3. Membangun relasi.
Esensi dari pelayanan kristen adalah hubungan pribadi dengan yang dilayani. Sebuah hubungan yang baik secara pribadi mendahului pemberitaan Injil yang efektif sehingga si pemberita harus diterima terlebih dahulu sebelum Injil diterima. Tentu saja hal ini tidak mutlak karena Roh Kudus tidak terbatas kuasanya, tetapi hubungan baik secara pribadi sangatlah penting bagi pemuridan.

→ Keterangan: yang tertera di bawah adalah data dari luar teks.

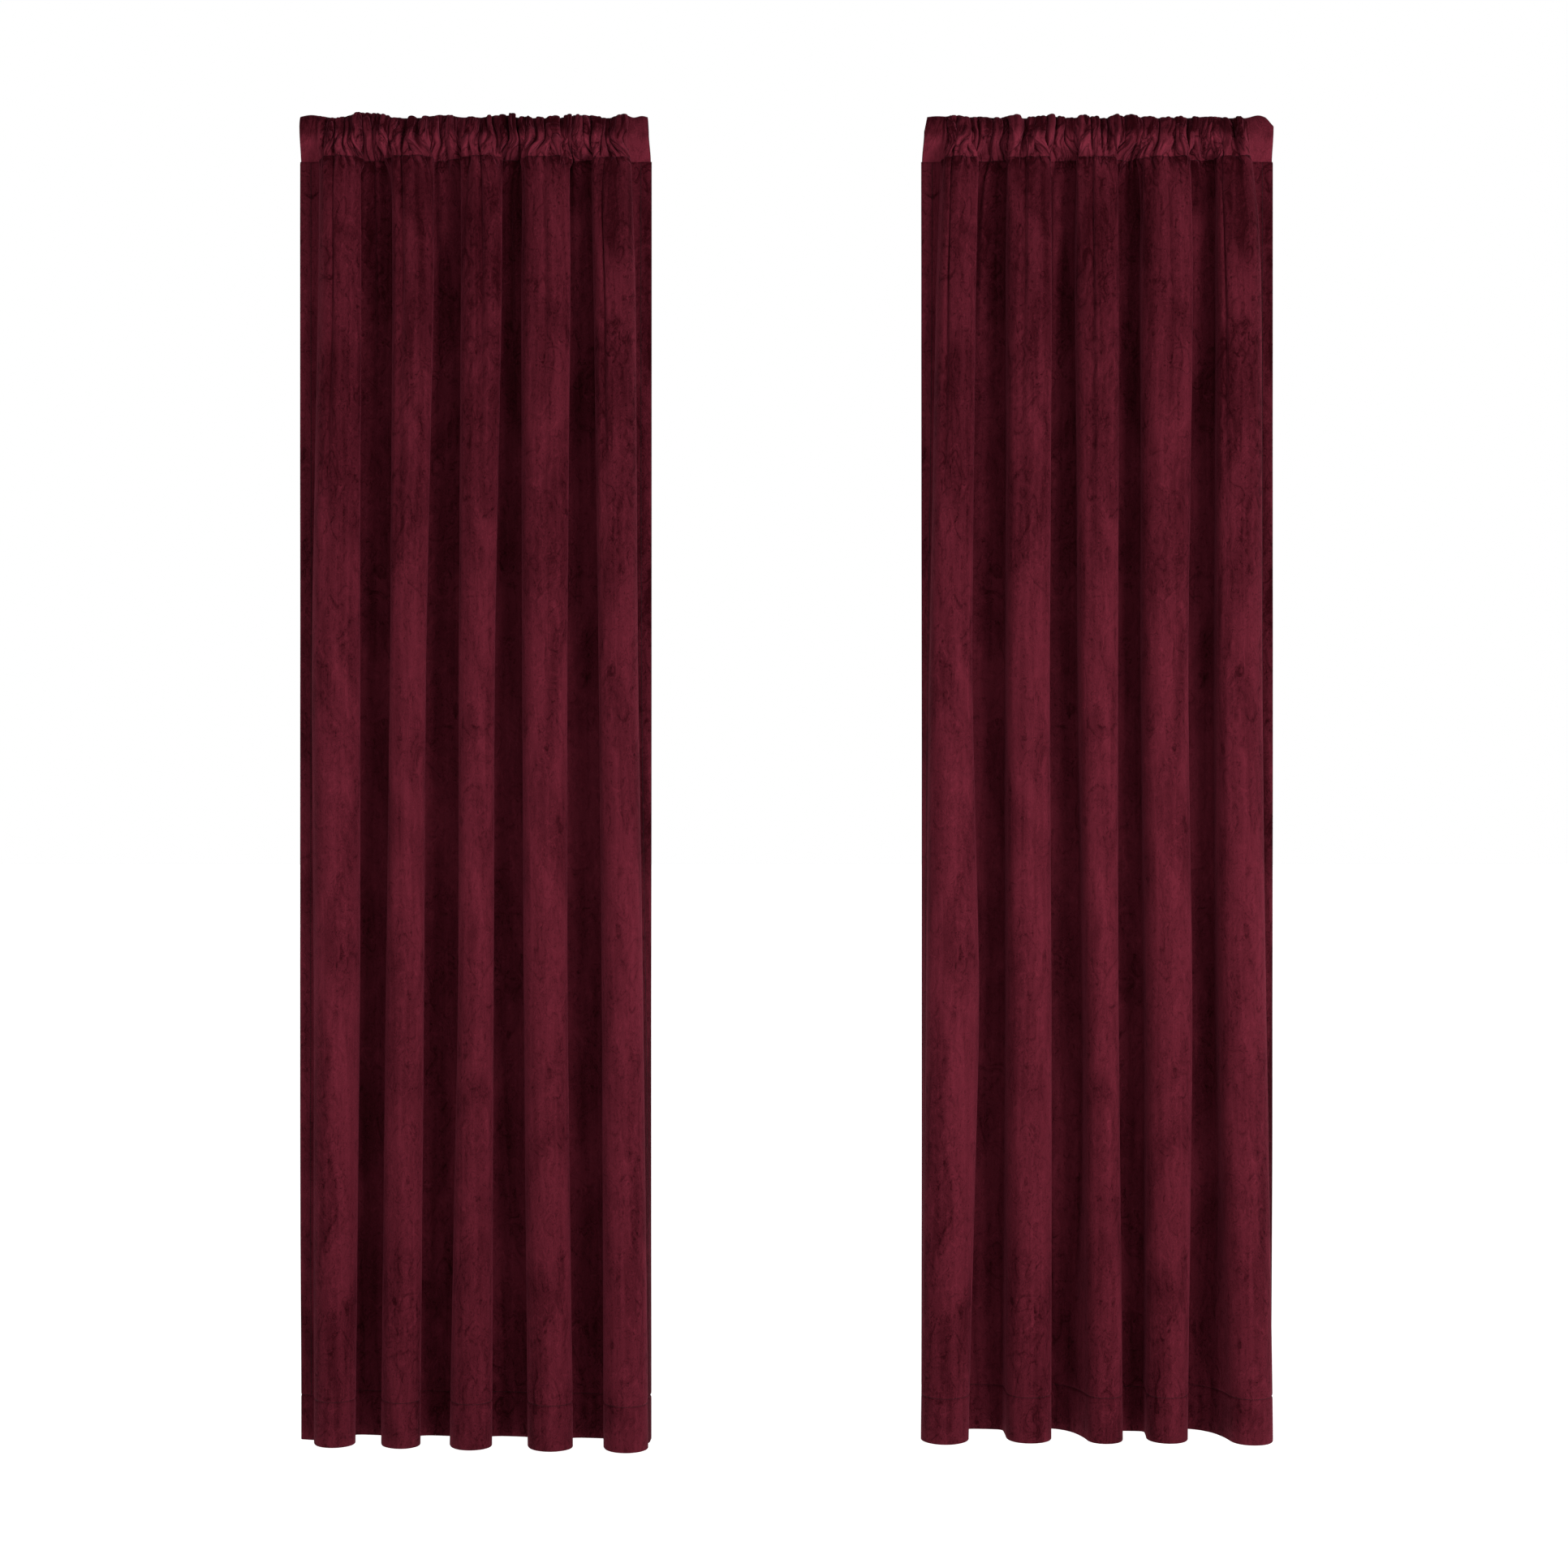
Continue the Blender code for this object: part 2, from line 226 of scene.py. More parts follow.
# %% Turn tables and walking
# %% A panel's line at any depth
SEAM_SWAY = ((0.00, 0.9), (0.05, 1.35), (0.17, 1.25), (0.30, 0.75), (0.50, 0.25), (0.75, 0))
GATHER_SWAY = ((0.00, 1.30), (0.012, 0.95), (0.03, 0.5), (0.07, 0.20), (0.12, 0.05), (0.2, 0))
FRONT_TURN = (
    (0, 1.0), (0.10, 0.72), (0.28, 0.34), (0.52, 0.10), (0.74, -0.10), (0.88, -0.48), (1, -1.45),
)
HOLLOW_TURN = (
    (0, -1.47), (0.28, -1.50), (0.35, -0.40), (0.44, 0.14), (0.60, 0.34), (0.69, 0.56),
    (0.76, 1.26), (0.97, 1.30), (1, 1.0),
)
HEM_HOLLOW_TURN = (
    (0, -1.47), (0.27, -1.46), (0.35, -0.25), (0.46, 0.02), (0.64, 0.08), (0.71, 1.26),
    (0.97, 1.32), (1, 1.0),
)
GENTLE_TURN = (
    (0, -1.47), (0.28, -1.44), (0.36, -0.30), (0.45, 0.16), (0.56, 0.46), (0.74, 0.86), (1, 1.1),
)
GENTLE_AT_HEM = {"left": (), "right": (3, 7)}  # hollows whose right side is gentle at the hem
SEAM_TAKE_UP = ((0.0, 0.60), (0.04, 0.64), (0.1, 0.70), (0.2, 0.80), (0.35, 0.92), (0.6, 1.0))
EDGE_INSET = {"left": 0.0005, "right": 0.0}  # how far the left edge turns in at the hem
FOLD_MIDDLE = ((0.0, -9.5), (0.05, -9.5), (0.35, -6.5), (2.1, -6.5))  # depth, mm from the rod
FRONT_CLOTH = (1.15, 0.024)  # a front takes so many times its width, and this much more
HOLLOW_CLOTH = (0.90, 0.088)
EDGE_CLEAR = 0.016  # between an edge strip and the first gather
ROUND_TURN = 2.45  # how far a round front turns from its left wall to its right one
END_TURN = -1.45  # the direction in which the last fold comes back to the edge strip


def from_steps(steps, depth):
    """Reads a value between given steps, without a kink at any of them."""
    places = np.array([s[0] for s in steps], float)
    values = np.array([s[1:] for s in steps], float)
    reach = np.clip(0.35 * depth + 0.01, 0.01, 0.16)
    near = depth + reach * np.linspace(-1, 1, 9)
    weight = np.cos(np.linspace(-1, 1, 9) * math.pi / 2) + 0.02
    read = np.array([[np.interp(n, places, column) for column in values.T] for n in near])
    return (read * weight[:, None]).sum(0) / weight.sum()


def walk(direction):
    """Walks along the cloth: how far it has gone across and forward at each point."""
    step = FINE[1] - FINE[0]
    cos, sin = np.cos(direction), np.sin(direction)
    across = np.concatenate([[0], np.cumsum((cos[1:] + cos[:-1]) / 2) * step])
    forward = np.concatenate([[0], np.cumsum((sin[1:] + sin[:-1]) / 2) * step])
    return across, forward


print("tables for", len(FRONT_TURN), "turns of a front and", len(HOLLOW_TURN), "of a hollow")

# %% [markdown]
# ### The line of one panel
#
# A panel reads its places from the CAD model, and then gives its cloth's line at any depth.
# Two corrections bend the rule about length. Each wall is moved across to where the plan has
# it, and below the pocket the folds are drawn shallower than their cloth would make them.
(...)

Sebuah kepercayaan tidak mudah didapat, hal ini mungkin butuh waktu bertahun-tahun untuk mendapatkan reputasi sebagai orang yang dapat dipercaya. Hal lain yang perlu diperhatikan (Meyers) adalah penerimaan terhadap kekurangan diri sendiri berdasar pada penerimaan Allah kepada diri sendiri. Akan lebih mudah untuk menerima kekurangan orang lain ketika kita sadar dan mampu menerima kekurangan diri sendiri (Roma 15:7). Tuhan dapat juga memakai kesulitan hidup untuk membentuk kita agar dapat melayani dengan baik (Josh McDowell). Dari dasar penerimaan terhadap diri sendiri kita dapat mengasihi orang lain karena kasih mengatasi konflik.

Pengajaran PI lintas budaya
Kelompok-kelompok etnis yang berbeda-beda mempunyai gaya belajar yang berbeda. Perbedaan yang umum adalah antara ‘field dependent’ dan ‘field independent’. Metode PI yang dahulu adalah berfokus pada kelompok dengan hubungan murid dan guru. Study secara independen dan orientasi pembelajaran dapat menentukan metode yang cocok bagi suatu budaya tertentu.

Kesimpulan
Penginjilan lintas budaya adalah sebuah kewajiban yang harus dilaksanakan, walaupun demikian diperlukan sebuah persiapan yang matang agar pelayanan itu dapat berhasil dengan maksimal dan optimal. Seperti layaknya melakukan kegiatan penambangan, pelaku PI lintas budaya perlu mempersiapkan diri terhadap mental, budaya, bahasa, pola pikir, geografi, dll. Sebuah persiapan yang baik, doa yang banyak dan penyertaan Roh Kudus adalah kunci keberhasilan misi lintas budaya.